The thing is with suppliers is you should only need enough to meet the needs of your business. Supplier selection should be a carefully managed process (true strategic sourcing). Your supplier network should be rich with suppliers that add value to your operation.

The typical trigger for supplier rationalization is a supply chain that is perceived to be slow and expensive. Organizations then attempt to shed suppliers and appoint ‘champion’ suppliers with long term agreements or contracts. Whilst in many industries this is not a bad way to go how do you know if you have too many suppliers and could a supplier development process be a better way to deliver the same results?

Needlessly taking the axe to your suppliers can promote a significant risk – one in which without due consideration you remove suppliers that help your competitiveness or add value that can’t be simply replaced.

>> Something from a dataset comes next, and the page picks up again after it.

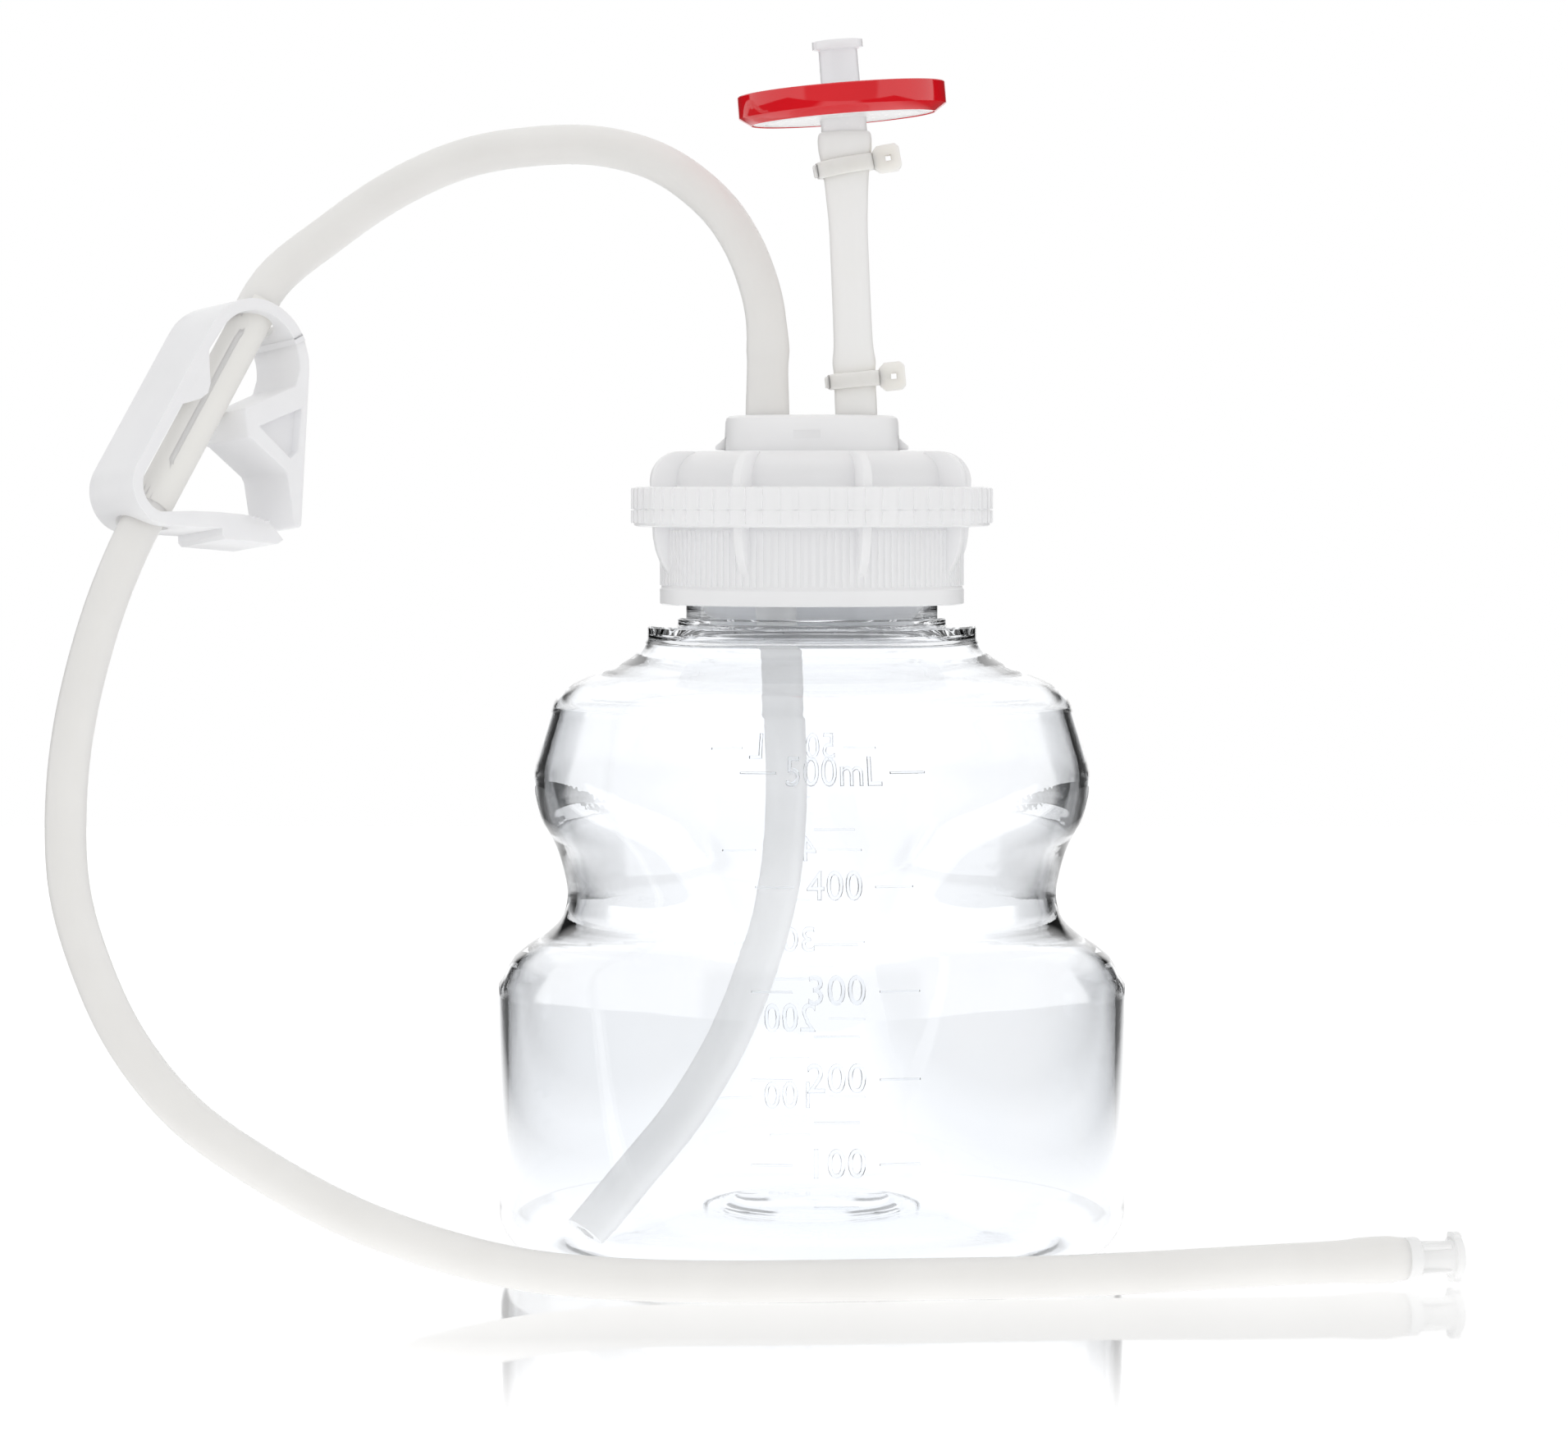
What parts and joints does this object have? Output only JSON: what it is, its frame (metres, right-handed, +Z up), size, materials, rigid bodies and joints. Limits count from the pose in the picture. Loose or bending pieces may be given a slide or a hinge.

Many businesses flourish with strategic supplier relationships (not axing) where both organizations developing opportunities post contract (supplier development does not stop on contract award). Given this a simple slash and burn approach is unlikely to work.

The foundation for strategic management is an appropriate supplier development program one which will typically deploy performance measurements (usually along the Quality, Cost and Delivery route) that businesses can utilize to help shore up many of the issues resulting from poor supplier performance (over stocking, multiple providers for the same commodity etc).

Supplier rationalization will always be a common project that businesses will utilize to reduce cost and facilitate performance however – purchasers must be aware that there is more than one way to solve the problem.